Write out each line of the material again, word for word.

== Source excerpt

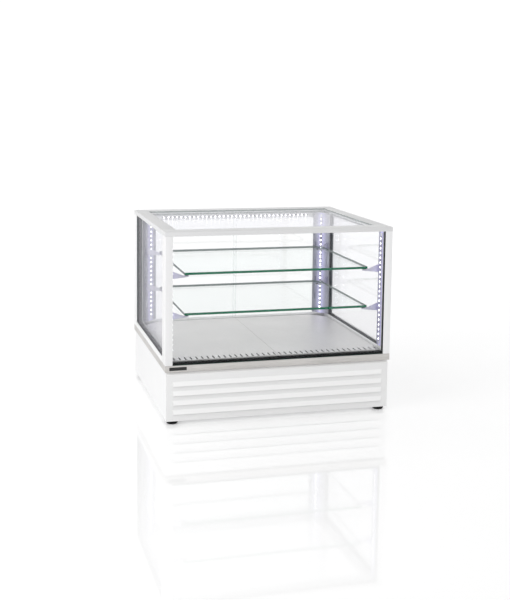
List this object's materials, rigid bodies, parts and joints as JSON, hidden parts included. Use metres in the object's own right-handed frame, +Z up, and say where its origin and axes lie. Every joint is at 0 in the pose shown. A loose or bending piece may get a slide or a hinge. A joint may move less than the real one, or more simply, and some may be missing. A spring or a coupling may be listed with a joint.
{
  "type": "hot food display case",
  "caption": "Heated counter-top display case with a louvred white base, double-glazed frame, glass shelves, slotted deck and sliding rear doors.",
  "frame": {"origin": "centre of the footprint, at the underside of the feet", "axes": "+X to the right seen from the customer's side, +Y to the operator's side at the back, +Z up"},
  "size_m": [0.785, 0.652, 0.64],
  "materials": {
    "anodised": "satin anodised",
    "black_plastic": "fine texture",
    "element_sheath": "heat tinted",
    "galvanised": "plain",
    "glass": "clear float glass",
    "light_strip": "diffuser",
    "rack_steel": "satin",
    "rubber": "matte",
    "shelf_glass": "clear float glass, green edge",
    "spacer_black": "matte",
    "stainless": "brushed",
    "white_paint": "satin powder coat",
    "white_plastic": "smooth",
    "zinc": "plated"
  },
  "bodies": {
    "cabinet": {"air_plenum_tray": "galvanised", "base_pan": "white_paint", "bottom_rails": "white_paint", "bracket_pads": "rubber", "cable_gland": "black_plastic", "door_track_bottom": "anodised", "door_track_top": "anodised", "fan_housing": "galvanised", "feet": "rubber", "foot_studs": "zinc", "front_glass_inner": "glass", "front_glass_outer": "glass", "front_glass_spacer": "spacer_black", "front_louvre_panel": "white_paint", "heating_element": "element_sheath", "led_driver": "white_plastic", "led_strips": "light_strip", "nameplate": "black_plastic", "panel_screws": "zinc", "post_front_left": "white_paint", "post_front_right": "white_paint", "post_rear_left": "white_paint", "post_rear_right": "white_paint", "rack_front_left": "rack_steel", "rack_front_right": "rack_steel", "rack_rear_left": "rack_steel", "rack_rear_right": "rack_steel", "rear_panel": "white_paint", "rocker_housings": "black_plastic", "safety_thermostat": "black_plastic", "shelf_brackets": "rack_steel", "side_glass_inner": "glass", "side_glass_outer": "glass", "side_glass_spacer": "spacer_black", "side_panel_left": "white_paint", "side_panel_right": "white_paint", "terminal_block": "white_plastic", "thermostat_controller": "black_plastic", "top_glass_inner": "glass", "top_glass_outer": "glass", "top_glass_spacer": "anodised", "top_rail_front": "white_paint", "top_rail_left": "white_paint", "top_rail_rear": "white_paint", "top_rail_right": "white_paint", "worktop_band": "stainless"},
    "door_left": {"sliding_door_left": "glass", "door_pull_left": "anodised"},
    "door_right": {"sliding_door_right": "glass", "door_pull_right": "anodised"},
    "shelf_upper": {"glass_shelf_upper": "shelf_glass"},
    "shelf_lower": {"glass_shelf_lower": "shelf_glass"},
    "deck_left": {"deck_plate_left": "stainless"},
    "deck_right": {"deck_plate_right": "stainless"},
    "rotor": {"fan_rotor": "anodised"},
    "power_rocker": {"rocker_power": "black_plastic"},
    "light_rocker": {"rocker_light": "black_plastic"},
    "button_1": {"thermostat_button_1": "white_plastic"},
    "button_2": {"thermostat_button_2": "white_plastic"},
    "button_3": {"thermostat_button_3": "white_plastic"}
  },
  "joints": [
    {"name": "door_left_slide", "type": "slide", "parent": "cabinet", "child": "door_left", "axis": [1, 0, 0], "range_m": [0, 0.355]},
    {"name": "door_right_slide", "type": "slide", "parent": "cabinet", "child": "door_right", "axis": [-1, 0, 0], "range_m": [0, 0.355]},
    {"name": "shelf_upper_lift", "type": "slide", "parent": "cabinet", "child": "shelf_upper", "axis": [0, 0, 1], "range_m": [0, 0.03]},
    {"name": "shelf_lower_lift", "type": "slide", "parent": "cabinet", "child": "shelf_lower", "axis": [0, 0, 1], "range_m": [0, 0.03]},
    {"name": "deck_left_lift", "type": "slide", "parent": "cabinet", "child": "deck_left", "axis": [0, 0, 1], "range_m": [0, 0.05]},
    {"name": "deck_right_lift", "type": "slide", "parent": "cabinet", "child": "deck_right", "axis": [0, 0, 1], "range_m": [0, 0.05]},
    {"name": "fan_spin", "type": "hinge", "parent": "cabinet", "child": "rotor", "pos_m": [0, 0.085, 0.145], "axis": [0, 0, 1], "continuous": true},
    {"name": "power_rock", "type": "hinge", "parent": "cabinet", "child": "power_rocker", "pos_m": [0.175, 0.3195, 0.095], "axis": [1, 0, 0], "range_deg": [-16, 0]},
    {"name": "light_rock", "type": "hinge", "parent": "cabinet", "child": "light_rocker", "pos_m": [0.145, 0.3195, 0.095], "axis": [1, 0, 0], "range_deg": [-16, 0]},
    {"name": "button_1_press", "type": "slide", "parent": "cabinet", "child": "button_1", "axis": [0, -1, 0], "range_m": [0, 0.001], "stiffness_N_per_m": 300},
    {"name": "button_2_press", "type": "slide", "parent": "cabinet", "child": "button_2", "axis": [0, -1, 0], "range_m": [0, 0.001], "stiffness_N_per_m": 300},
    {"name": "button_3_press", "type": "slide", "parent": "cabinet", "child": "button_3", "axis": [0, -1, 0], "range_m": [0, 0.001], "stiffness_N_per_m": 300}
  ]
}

====

Exercise output:
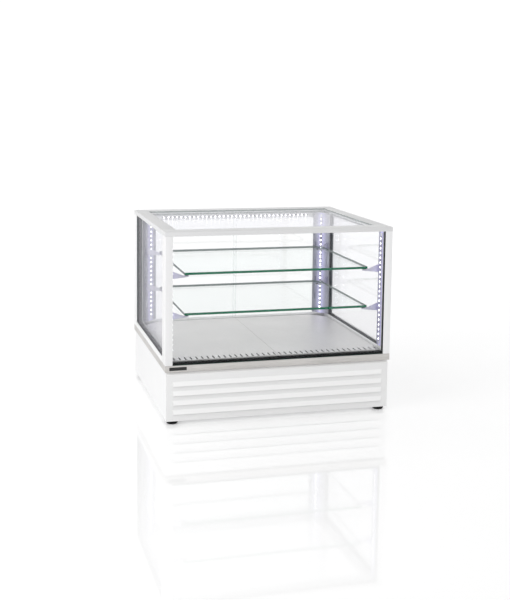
List this object's materials, rigid bodies, parts and joints as JSON, hidden parts included. Use metres in the object's own right-handed frame, +Z up, and say where its origin and axes lie. Every joint is at 0 in the pose shown. A loose or bending piece may get a slide or a hinge. A joint may move less than the real one, or more simply, and some may be missing. A spring or a coupling may be listed with a joint.
{
  "type": "hot food display case",
  "caption": "Heated counter-top display case with a louvred white base, double-glazed frame, glass shelves, slotted deck and sliding rear doors.",
  "frame": {"origin": "centre of the footprint, at the underside of the feet", "axes": "+X to the right seen from the customer's side, +Y to the operator's side at the back, +Z up"},
  "size_m": [0.785, 0.652, 0.64],
  "materials": {
    "anodised": "satin anodised",
    "black_plastic": "fine texture",
    "element_sheath": "heat tinted",
    "galvanised": "plain",
    "glass": "clear float glass",
    "light_strip": "diffuser",
    "rack_steel": "satin",
    "rubber": "matte",
    "shelf_glass": "clear float glass, green edge",
    "spacer_black": "matte",
    "stainless": "brushed",
    "white_paint": "satin powder coat",
    "white_plastic": "smooth",
    "zinc": "plated"
  },
  "bodies": {
    "cabinet": {"air_plenum_tray": "galvanised", "base_pan": "white_paint", "bottom_rails": "white_paint", "bracket_pads": "rubber", "cable_gland": "black_plastic", "door_track_bottom": "anodised", "door_track_top": "anodised", "fan_housing": "galvanised", "feet": "rubber", "foot_studs": "zinc", "front_glass_inner": "glass", "front_glass_outer": "glass", "front_glass_spacer": "spacer_black", "front_louvre_panel": "white_paint", "heating_element": "element_sheath", "led_driver": "white_plastic", "led_strips": "light_strip", "nameplate": "black_plastic", "panel_screws": "zinc", "post_front_left": "white_paint", "post_front_right": "white_paint", "post_rear_left": "white_paint", "post_rear_right": "white_paint", "rack_front_left": "rack_steel", "rack_front_right": "rack_steel", "rack_rear_left": "rack_steel", "rack_rear_right": "rack_steel", "rear_panel": "white_paint", "rocker_housings": "black_plastic", "safety_thermostat": "black_plastic", "shelf_brackets": "rack_steel", "side_glass_inner": "glass", "side_glass_outer": "glass", "side_glass_spacer": "spacer_black", "side_panel_left": "white_paint", "side_panel_right": "white_paint", "terminal_block": "white_plastic", "thermostat_controller": "black_plastic", "top_glass_inner": "glass", "top_glass_outer": "glass", "top_glass_spacer": "anodised", "top_rail_front": "white_paint", "top_rail_left": "white_paint", "top_rail_rear": "white_paint", "top_rail_right": "white_paint", "worktop_band": "stainless"},
    "door_left": {"sliding_door_left": "glass", "door_pull_left": "anodised"},
    "door_right": {"sliding_door_right": "glass", "door_pull_right": "anodised"},
    "shelf_upper": {"glass_shelf_upper": "shelf_glass"},
    "shelf_lower": {"glass_shelf_lower": "shelf_glass"},
    "deck_left": {"deck_plate_left": "stainless"},
    "deck_right": {"deck_plate_right": "stainless"},
    "rotor": {"fan_rotor": "anodised"},
    "power_rocker": {"rocker_power": "black_plastic"},
    "light_rocker": {"rocker_light": "black_plastic"},
    "button_1": {"thermostat_button_1": "white_plastic"},
    "button_2": {"thermostat_button_2": "white_plastic"},
    "button_3": {"thermostat_button_3": "white_plastic"}
  },
  "joints": [
    {"name": "door_left_slide", "type": "slide", "parent": "cabinet", "child": "door_left", "axis": [1, 0, 0], "range_m": [0, 0.355]},
    {"name": "door_right_slide", "type": "slide", "parent": "cabinet", "child": "door_right", "axis": [-1, 0, 0], "range_m": [0, 0.355]},
    {"name": "shelf_upper_lift", "type": "slide", "parent": "cabinet", "child": "shelf_upper", "axis": [0, 0, 1], "range_m": [0, 0.03]},
    {"name": "shelf_lower_lift", "type": "slide", "parent": "cabinet", "child": "shelf_lower", "axis": [0, 0, 1], "range_m": [0, 0.03]},
    {"name": "deck_left_lift", "type": "slide", "parent": "cabinet", "child": "deck_left", "axis": [0, 0, 1], "range_m": [0, 0.05]},
    {"name": "deck_right_lift", "type": "slide", "parent": "cabinet", "child": "deck_right", "axis": [0, 0, 1], "range_m": [0, 0.05]},
    {"name": "fan_spin", "type": "hinge", "parent": "cabinet", "child": "rotor", "pos_m": [0, 0.085, 0.145], "axis": [0, 0, 1], "continuous": true},
    {"name": "power_rock", "type": "hinge", "parent": "cabinet", "child": "power_rocker", "pos_m": [0.175, 0.3195, 0.095], "axis": [1, 0, 0], "range_deg": [-16, 0]},
    {"name": "light_rock", "type": "hinge", "parent": "cabinet", "child": "light_rocker", "pos_m": [0.145, 0.3195, 0.095], "axis": [1, 0, 0], "range_deg": [-16, 0]},
    {"name": "button_1_press", "type": "slide", "parent": "cabinet", "child": "button_1", "axis": [0, -1, 0], "range_m": [0, 0.001], "stiffness_N_per_m": 300},
    {"name": "button_2_press", "type": "slide", "parent": "cabinet", "child": "button_2", "axis": [0, -1, 0], "range_m": [0, 0.001], "stiffness_N_per_m": 300},
    {"name": "button_3_press", "type": "slide", "parent": "cabinet", "child": "button_3", "axis": [0, -1, 0], "range_m": [0, 0.001], "stiffness_N_per_m": 300}
  ]
}